The noteholders will depend solely on distributions from Ref-Fuel Holdings to pay interest expense on the notes, which in turn depends on distributions from American Ref-Fuel Co. LLC (ARC; BBB/Stable). The notes are interest only and the full principal amount is subject to refinancing risk at maturity. And certain structural features that protect lenders at ARC and ARC's operating companies may encumber cash flows to MSW II. For example, there is a 1.75x recourse debt service coverage ratio test at ARC for any distributions upstream.

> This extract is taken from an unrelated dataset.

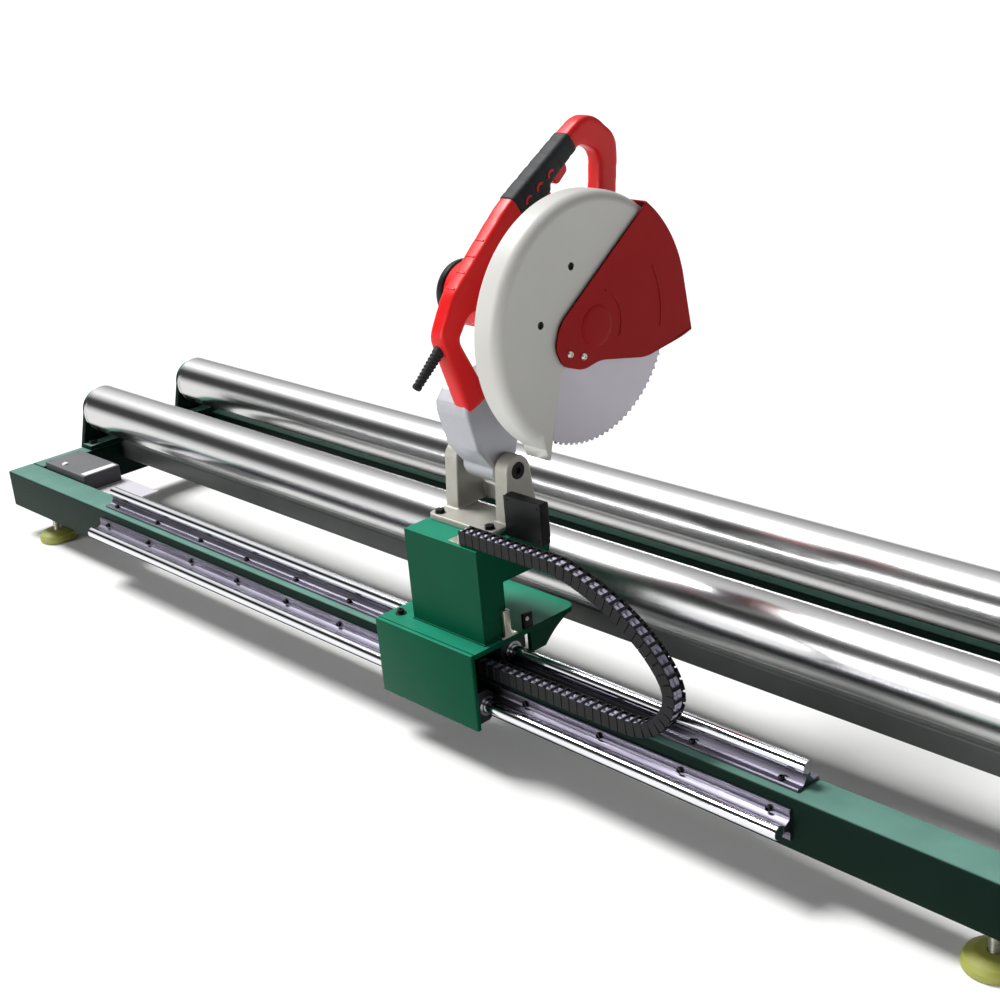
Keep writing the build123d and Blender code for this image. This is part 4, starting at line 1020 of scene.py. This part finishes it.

Also, ARC's high leverage ($1.2 billion as of June 30, 2003, about 80% total debt-to-total capital, incorporating nonrecourse and recourse debt) reduces the quality of the cash flow available to MSW II because of ARC's limited financial flexibility. And there is no debt service reserve for the benefit of the MSW II noteholders. Also, security consists of assignment of shares only. Fixed assets related to ARC and ARC operating companies are pledged to lenders of ARC and ARC operating companies.

Consolidated debt service coverage ratios, including ARC operating companies' recourse and nonrecourse debt service, ARC debt service, and the proportionate interest expense on the notes, are weak with an average of 1.4x and minimum of 1.3x through the term of the notes.

The rating reflects some strengths as well. ARC has a relatively stable and predictable cash flow from ARC projects that derive the majority of revenues from long-term contracted electricity sales, tipping fees, and steam sales. The special purpose entity structure of the issuer, as well as organizational constitution of its ultimate parent, CSFB Private Equity, reduces parental bankruptcy risk. Furthermore, lack of unilateral control over Ref-Fuel Holdings by any one member limits the incentive for the ultimate parent, CSFB Private Equity, to debilitate MSW II in a parental bankruptcy scenario.

Also, distribution test of proportionate consolidated interest coverage ratio of 2.0x provides limited credit protection during stressed cash flow periods.